Как писать книги - стр. 6
В какой-то момент болезнь перекинулась на уши, и настал день, когда мама вызвала такси (она не водила машину) и отвезла меня в больницу к доктору слишком важному, чтобы он сам ходил по больным, – к специалисту по уху. (Почему-то я решил, что такой доктор называется отолог.) Мне все равно было, специалист он по уху или по заднице. У меня была температура сорок, и при каждом глотке вспыхивала боль, как лампочки в музыкальном автомате.
Доктор посмотрел мои уши, больше времени затратив (как мне кажется) на левое. Потом положил меня на осмотровый стол.
– Приподнимись-ка, Стиви, – сказала сестра и подложила какую-то материю – может, пеленку – мне под голову, и я опустил щеку на эту пеленку. Надо было мне допереть, что прогнило что-то в королевстве Датском. Черт его знает, может, я и допер.
Потом был резкий запах спирта. Звонкий щелк, когда ушной доктор открыл стерилизатор. Я увидел у него в руках иглу – длинную, как линейка в моем школьном пенале, – и напрягся. Доктор мне ободрительно улыбнулся и сказал ложь, за которую докторов немедленно надо прятать за решетку (и на двойной срок, если врут ребенку).
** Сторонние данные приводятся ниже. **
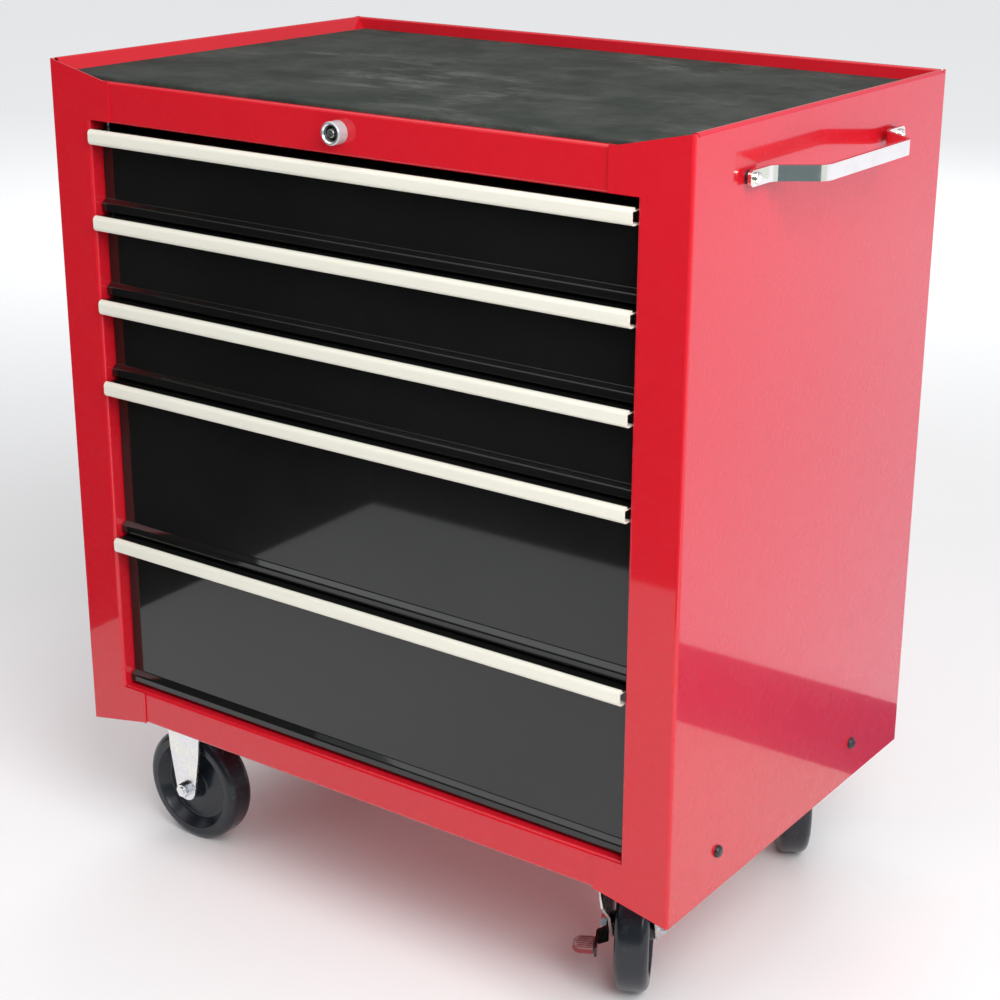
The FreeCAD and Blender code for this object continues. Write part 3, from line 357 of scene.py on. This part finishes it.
def grey_card(name, start, end, height, tone):
    """An upright studio flag from start to end on the floor: it shows only in reflections."""
    foot = [(*start, 0), (*end, 0)]
    top = [(*end, height), (*start, height)]
    recipe = Recipe("card_" + name, Roughness=1.0, Specular_IOR_Level=0.0)
    darker = tuple(0.9 * c for c in tone[:3]) + (1.0,)
    clouded = recipe.mix(recipe.noise(2.0), darker, tone)
    card = quad(name, foot + top, recipe.feed(Base_Color=clouded))
    card.visible_camera = False
    card.visible_diffuse = False
    card.visible_shadow = False


def add_studio():
    """Floor, flags, lamps and an even sky."""
    near, far = -FLOOR_REACH, FLOOR_REACH
    quad("floor", [(near, near, 0), (far, near, 0), (far, far, 0), (near, far, 0)], floor_paint())
    left_end = (-0.78, FLAG_FRONT_Y)
    split = (FLAG_SPLIT_X, FLAG_FRONT_Y)
    grey_card("flag_front", left_end, split, FLAG_HEIGHT, NEAR_BLACK)
    grey_card("flag_right", split, (2.6, FLAG_FRONT_Y), FLAG_HEIGHT, BLUE_GREY)
    grey_card("flag_left", (-0.76, -0.3), left_end, FLAG_HEIGHT, NEAR_BLACK)
    # Painted shade: a dark strip low behind the cart, seen only in the right side's reflection as the
    # shadow at the wall's base.
    grey_card("flag_foot", (0.33, 0.36), (3.2, 0.36), SHADE_BAND_HEIGHT, SHADE_BAND_TONE)
    magenta = (1.0, 0.7, 1.4)
    wall = area_light("wall_bounce", (1.73, 0.42, 1.06), (1.73, -1.0, 1.06), 2.75, 2.0, 3.5, magenta)
    wall.visible_diffuse = False
    area_light("overhead", (-0.3, -0.4, 2.9), (0, 0, 0), 2.6, 2.6, 25)
    area_light("right_key", (1.8, -1.1, 2.0), (0.2, 0, 0.5), 1.6, 1.6, 66)
    area_light("front_fill", (-1.2, -3.4, 2.0), (0, 0, 0.4), 2.4, 2.0, 8)
    rear = area_light("rear_fill", (-1.6, 3.0, 2.2), (0, 0, 0.4), 2.2, 1.8, 30)
    rear.visible_glossy = False
    world = bpy.data.worlds.new("studio_air")
    world.use_nodes = True
    sky = world.node_tree.nodes["Background"]
    sky.inputs["Color"].default_value = rgb(0.95, 0.97, 1.0)
    sky.inputs["Strength"].default_value = 0.42
    bpy.context.scene.world = world
    bpy.context.scene.view_settings.view_transform = "Standard"


add_camera()
dress_cad_nodes()
add_studio()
– Лежи спокойно, Стиви, это не больно.
Я поверил.
Он сунул иглу мне в ухо и проколол барабанную перепонку. Боль была такая, что мне ее сравнить не с чем – разве что с первым месяцем выздоровления летом 1999 года, когда на меня наехал автомобиль. Та боль была дольше, но не такая сильная. А такой боли, как от проколотого уха, вообще в мире нет. Я заорал. В голове у меня раздался звук – громкий чмок поцелуя. Из уха потекла горячая жидкость – будто я заплакал не из того отверстия. Видит Бог, я к тому времени уже отлично рыдал. Я поднял лицо и обратил неверящие глаза к ушному доктору и его сестре. Потом посмотрел на тряпку, которую сестра расстелила на треть стола. На ней было большое мокрое пятно с тонкими желтыми ниточками гноя.
– Ну вот и все, – сказал доктор, потрепав меня по плечу. – Ты очень храбро себя вел, Стив, и теперь все позади.
Через неделю мама опять вызвала такси, мы снова поехали к ушному доктору, и я снова оказался на боку на впитывающей тряпке, расстеленной на столе. Снова от ушного доктора пошел запах спирта – запах, который у меня и, я полагаю, у многих ассоциируется с болью, болезнью и страхом, – и снова появилась длинная игла. Он еще раз заверил меня, что будет не больно, и я еще раз ему поверил. Не до конца, но настолько, чтобы лежать спокойно, пока он лез иглой мне в ухо.
А оно было больно. На самом деле почти так же, как в первый раз. И чмоканье в голове тоже было сильнее, будто целовались великаны («взасос и с языком», как мы когда-то говорили).